Federal Reserve Board Chair Jerome Powell speaks during a news conference about the Federal Reserve's monetary policy at the Federal Reserve on December 13 in Washington. (AP Photo/Alex Brandon)

Federal Reserve Board Chair Jerome Powell speaks during a news conference about the Federal Reserve's monetary policy at the Federal Reserve on December 13 in Washington. (AP Photo/Alex Brandon)

By CHRIS ILLING

CCO @ ActivTrades Corp

After their recent record run, the international stock markets lacked further momentum at the end of last week. On Friday, investors lacked buying arguments on both sides of the Atlantic and trading was experiencing a lacklustre day all around.

Market observers pay particular attention to what signals the monetary watchdogs, led by Federal Reserve chairman, Jerome Powell, will send for the coming year.

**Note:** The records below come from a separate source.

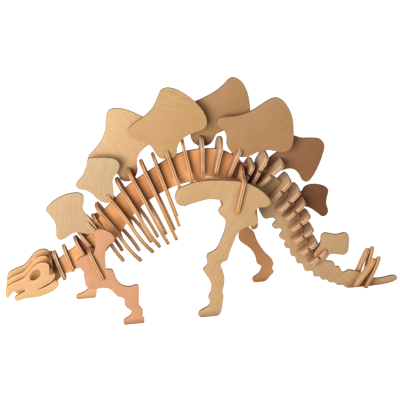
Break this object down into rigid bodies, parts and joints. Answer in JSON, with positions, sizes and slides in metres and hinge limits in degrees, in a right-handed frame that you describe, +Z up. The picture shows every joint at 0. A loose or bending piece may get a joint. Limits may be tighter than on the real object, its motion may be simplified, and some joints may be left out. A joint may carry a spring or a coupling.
{
  "type": "wooden dinosaur skeleton puzzle",
  "caption": "Free-standing plated dinosaur skeleton slotted together from flat plywood pieces, with ribs, legs, tail spikes and lift-off back plates.",
  "frame": {"origin": "centre of the model's bounding box on the ground it stands on", "axes": "+X along the body from the head to the tail tip, -Y towards the dinosaur's left side, +Z up from the feet"},
  "size_m": [0.3796, 0.0846, 0.2195],
  "materials": {
    "spine_sheet": "raw",
    "rib_sheet": "raw",
    "leg_sheet": "raw",
    "plate_sheet": "raw"
  },
  "bodies": {
    "skeleton": {"spine": "spine_sheet", "tail": "spine_sheet", "skull_left": "plate_sheet", "skull_right": "plate_sheet", "skull_bar": "leg_sheet", "neck_vertebra_1": "rib_sheet", "neck_vertebra_2": "rib_sheet", "neck_vertebra_3": "rib_sheet", "neck_vertebra_4": "rib_sheet", "neck_vertebra_5": "rib_sheet", "rib_1": "rib_sheet", "rib_2": "rib_sheet", "rib_3": "rib_sheet", "rib_4": "rib_sheet", "rib_5": "rib_sheet", "rib_6": "rib_sheet", "rib_7": "rib_sheet", "rib_8": "rib_sheet", "rib_9": "rib_sheet", "lumbar_vertebra_1": "leg_sheet", "lumbar_vertebra_2": "leg_sheet", "lumbar_vertebra_3": "leg_sheet", "pelvis_strip_left": "leg_sheet", "pelvis_strip_right": "leg_sheet", "shoulder_bar": "leg_sheet", "hip_bar": "leg_sheet", "front_leg_left": "leg_sheet", "front_leg_right": "leg_sheet", "rear_leg_left": "leg_sheet", "rear_leg_right": "leg_sheet", "tail_vertebra_1": "rib_sheet", "tail_vertebra_2": "rib_sheet", "tail_vertebra_3": "rib_sheet", "tail_vertebra_4": "rib_sheet", "tail_vertebra_5": "rib_sheet", "tail_vertebra_6": "rib_sheet", "tail_vertebra_7": "rib_sheet", "tail_vertebra_8": "rib_sheet", "tail_vertebra_9": "rib_sheet", "tail_vertebra_10": "rib_sheet", "tail_spikes_front": "rib_sheet", "tail_spikes_rear": "rib_sheet"},
    "plate 1": {"back_plate_1": "plate_sheet"},
    "plate 2": {"back_plate_2": "plate_sheet"},
    "plate 3": {"back_plate_3": "plate_sheet"},
    "plate 4": {"back_plate_4": "plate_sheet"},
    "plate 5": {"back_plate_5": "plate_sheet"},
    "plate 6": {"back_plate_6": "plate_sheet"},
    "plate 7": {"back_plate_7": "plate_sheet"},
    "plate 8": {"back_plate_8": "plate_sheet"},
    "plate 9": {"back_plate_9": "plate_sheet"}
  },
  "joints": [
    {"name": "back plate 1 lifts out", "type": "slide", "parent": "skeleton", "child": "plate 1", "axis": [-0.6018, 0, 0.7986], "range_m": [0, 0.02]},
    {"name": "back plate 2 lifts out", "type": "slide", "parent": "skeleton", "child": "plate 2", "axis": [-0.5446, 0, 0.8387], "range_m": [0, 0.02]},
    {"name": "back plate 3 lifts out", "type": "slide", "parent": "skeleton", "child": "plate 3", "axis": [-0.3987, 0, 0.9171], "range_m": [0, 0.02]},
    {"name": "back plate 4 lifts out", "type": "slide", "parent": "skeleton", "child": "plate 4", "axis": [-0.2588, 0, 0.9659], "range_m": [0, 0.02]},
    {"name": "back plate 5 lifts out", "type": "slide", "parent": "skeleton", "child": "plate 5", "axis": [0.0349, 0, 0.9994], "range_m": [0, 0.02]},
    {"name": "back plate 6 lifts out", "type": "slide", "parent": "skeleton", "child": "plate 6", "axis": [0.3987, 0, 0.9171], "range_m": [0, 0.02]},
    {"name": "back plate 7 lifts out", "type": "slide", "parent": "skeleton", "child": "plate 7", "axis": [0.788, 0, 0.6157], "range_m": [0, 0.02]},
    {"name": "back plate 8 lifts out", "type": "slide", "parent": "skeleton", "child": "plate 8", "axis": [0.788, 0, 0.6157], "range_m": [0, 0.02]},
    {"name": "back plate 9 lifts out", "type": "slide", "parent": "skeleton", "child": "plate 9", "axis": [0.766, 0, 0.6428], "range_m": [0, 0.02]}
  ]
}
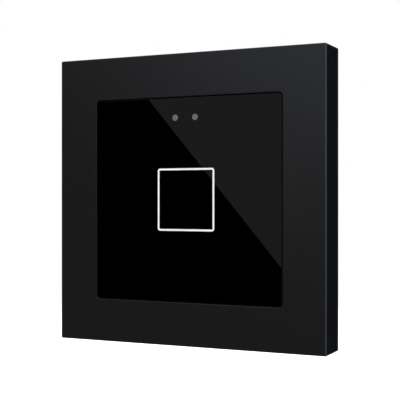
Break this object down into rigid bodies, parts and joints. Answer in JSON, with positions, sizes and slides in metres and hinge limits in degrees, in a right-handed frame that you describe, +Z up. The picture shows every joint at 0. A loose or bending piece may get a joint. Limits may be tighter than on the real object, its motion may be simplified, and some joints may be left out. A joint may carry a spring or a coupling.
{
  "type": "capacitive touch switch",
  "caption": "Square touch switch for a wall box: cover frame, gloss panel with a square ring icon, and a module that magnets hold on a steel plate.",
  "frame": {"origin": "centre of the wall plane: the middle of the mounting plate's back face", "axes": "+Z up, the touch panel faces -Y, +Y points into the wall, +X to the right seen from the front"},
  "size_m": [0.08, 0.0256, 0.08],
  "materials": {
    "frame_plastic": "satin black thermoplastic",
    "panel_gloss": "high gloss black acrylic",
    "guide_white": "white translucent acrylic",
    "lens_grey": "smoke grey clear plastic",
    "tray_plastic": "fine textured black",
    "reflector_white": "matt white",
    "boot_rubber": "matt black",
    "tape_foam": "double-sided foam tape",
    "zinc_steel": "zinc plated sheet steel",
    "screw_steel": "zinc plated",
    "nickel": "nickel plated",
    "spring_steel": "bright spring wire",
    "copper_foil": "bare copper foil",
    "contact_metal": "tin plated brass",
    "board_laminate": "green solder mask",
    "chip_resin": "moulded chip package",
    "chip_ceramic": "sintered ceramic",
    "can_aluminium": "drawn can",
    "led_resin": "clear resin over phosphor",
    "button_plastic": "light grey",
    "pipe_red": "clear red",
    "plug_red": "moulded red",
    "plug_grey": "moulded dark grey",
    "plug_pale": "moulded pale grey"
  },
  "bodies": {
    "mounting": {"mounting_plate": "zinc_steel"},
    "frame": {"cover_frame": "frame_plastic"},
    "module": {"front_panel": "panel_gloss", "touch_key": "panel_gloss", "icon_light_guide": "guide_white", "proximity_lens": "lens_grey", "light_sensor_lens": "lens_grey", "panel_adhesive": "tape_foam", "module_tray": "tray_plastic", "holding_magnets": "nickel", "light_box": "reflector_white", "sensor_boot": "boot_rubber", "touch_electrode": "copper_foil", "touch_spring": "spring_steel", "touch_board": "board_laminate", "icon_leds": "led_resin", "proximity_sensor": "chip_resin", "light_sensor": "led_resin", "touch_controller": "chip_resin", "temperature_sensor": "chip_ceramic", "board_header": "chip_resin", "board_socket": "chip_resin", "bus_board": "board_laminate", "microcontroller": "chip_resin", "quartz_crystal": "can_aluminium", "chip_capacitors": "chip_ceramic", "bus_inductor": "chip_resin", "bus_transceiver": "chip_resin", "bus_capacitors": "can_aluminium", "bus_pins": "contact_metal", "input_pins": "contact_metal", "switch_body": "chip_resin", "switch_dome": "spring_steel", "prog_led": "pipe_red", "prog_light_pipe": "pipe_red", "rear_housing": "tray_plastic", "housing_screws": "screw_steel"},
    "bus_plug": {"bus_plug_grey": "plug_grey", "bus_plug_red": "plug_red", "bus_plug_contacts": "contact_metal"},
    "input_plug": {"input_plug": "plug_pale", "input_plug_contacts": "contact_metal"},
    "prog_button": {"prog_button_cap": "button_plastic", "switch_plunger": "button_plastic"}
  },
  "joints": [
    {"name": "frame_pull", "type": "slide", "parent": "mounting", "child": "frame", "axis": [0, -1, 0], "range_m": [0, 0.02]},
    {"name": "module_pull", "type": "slide", "parent": "frame", "child": "module", "axis": [0, -1, 0], "range_m": [0, 0.03]},
    {"name": "bus_plug_pull", "type": "slide", "parent": "module", "child": "bus_plug", "axis": [0, 1, 0], "range_m": [0, 0.01]},
    {"name": "input_plug_pull", "type": "slide", "parent": "module", "child": "input_plug", "axis": [0, 1, 0], "range_m": [0, 0.01]},
    {"name": "prog_press", "type": "slide", "parent": "module", "child": "prog_button", "axis": [0, -1, 0], "range_m": [0, 0.00035], "stiffness_N_per_m": 800, "springref_m": -0.001}
  ]
}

In the US, the Federal Reserve will leave the key interest rate unchanged for the time being. But, for the coming year, Mr Powell holds out the prospect of interest rate cuts. Investors on the New York Stock Exchange (NYSE) reacted with relief, and the stock markets continued to extend their gains after the interest rate decision last Wednesday. The most important US indices - Dow Jones, S&P 500 and the technology-heavy Nasdaq 100 - were recently trading almost 1 percent firmer. Investors also bought US treasuries. The major indices have all already risen sharply. The Dow and Nasdaq 100 are now even close to their former highs.

The prospect of significantly falling interest rates drove the Dow Jones Industrial Average further higher on Thursday as well. Since its rally after the interim low at the end of October, the US benchmark index has now gained just over 14 percent. Since the beginning of the year, there has been an increase of almost 12 percent.

If interest rates fall, equities will once again be more attractive to investors than fixed-income securities. Loans are becoming cheaper, and companies can therefore finance themselves more easily. Investments are becoming more affordable.

On the other side of the Atlantic, the European Central Bank (ECB) got in the way of the markets on their record hunt last Thursday. Unlike the US Federal Reserve, the ECB did not give any clear signals for interest rate cuts in the near future. The ECB left interest rates unchanged in the euro area for the second time in a row.

The outlook for 2024 can be seen as optimistic, but not euphoric. Analysts worldwide are divided on whether or not the US is slipping into a recession. But that does not dampen their optimism.

Even those strategists who expect a US recession see a price potential of five to 10 percent for the stock markets in Europe and the US. The predominant reason for this is monetary policy forecasts, which seem to have more of an impact on investor sentiment than the economy. After Powell’s speech last week, most experts predict the first interest rate cuts by the US Federal Reserve and the European Central Bank for the second half of the year.

The decisive factor for the markets will be the time when central banks declare victory over inflation. The savvy investor will keep a close eye on the inflation rates.